Just wondering what these are? Ive alway wondered and never known..... Sorry if this is a stupid question


----------



## C.Hill (Nov 21, 2010)

Rep power!!


----------



## Raptor (Feb 16, 2010)

They are not as accurate as they used to be, when the forum changed it seems that they all went to the same level

And we all started again


----------



## QuadFather94 (Jul 26, 2010)

Im still not 100% sure sorry? How do you give/get rep then?:L


----------



## QuadFather94 (Jul 26, 2010)

Bump?


----------



## engllishboy (Nov 1, 2007)

One of the buttons under the avi, Is the rep/neg button.


----------



## Mitch. (Jul 26, 2011)

Click the sheriffs badge shape thing below the posters picture (next to 'blog this post'). The more Rep power you have the bigger impact you can make to anothers rep.

Rep me for this?..


----------



## big steve (May 8, 2011)

from what i can make out you click on the little star on the left hand side

beside blog this post, check it out on me and see if it works!!


----------



## MRSTRONG (Apr 18, 2009)

rep me or i`ll turn your bar red :lol:


----------



## Rubes (Sep 4, 2011)

I think they are rep power.
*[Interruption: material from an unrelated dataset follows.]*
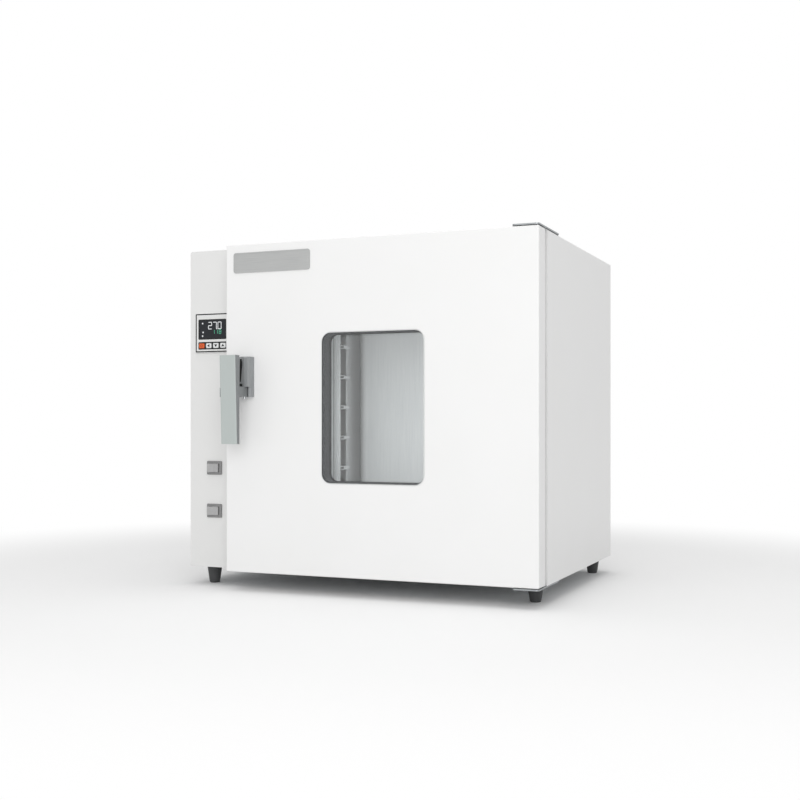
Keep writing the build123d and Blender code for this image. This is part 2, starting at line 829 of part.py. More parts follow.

When you get more, from others you get more so your reps are worth more in value.


----------



## Sureno (Feb 8, 2011)

i cant figure out how to see who repped me?


----------



## JM (Oct 28, 2010)

Sureno said:


> i cant figure out how to see who repped me?


Press settings and scroll down and you will see


----------



## Sureno (Feb 8, 2011)

JM said:


> Press settings and scroll down and you will see


Cheers bro will check it out


----------



## Rubes (Sep 4, 2011)

Sureno said:


> Cheers bro will check it out


I think stuff like that's answered in the.faq


----------



## DutchTony (Sep 25, 2011)

Rubes said:


> I think stuff like that's answered in the.faq


Love the fact you waited 8 months to post a reply :laugh:


----------



## Rubes (Sep 4, 2011)

DutchTony said:


> Love the fact you waited 8 months to post a reply :laugh:


I was bored. I guess it is a long time to wait to reply...


----------



## Mish (May 1, 2011)

Neg train is pulling out of the station Rubes


----------



## Rubes (Sep 4, 2011)

Mish said:


> Neg train is pulling out of the station Rubes


You're going to give me bad rep?


----------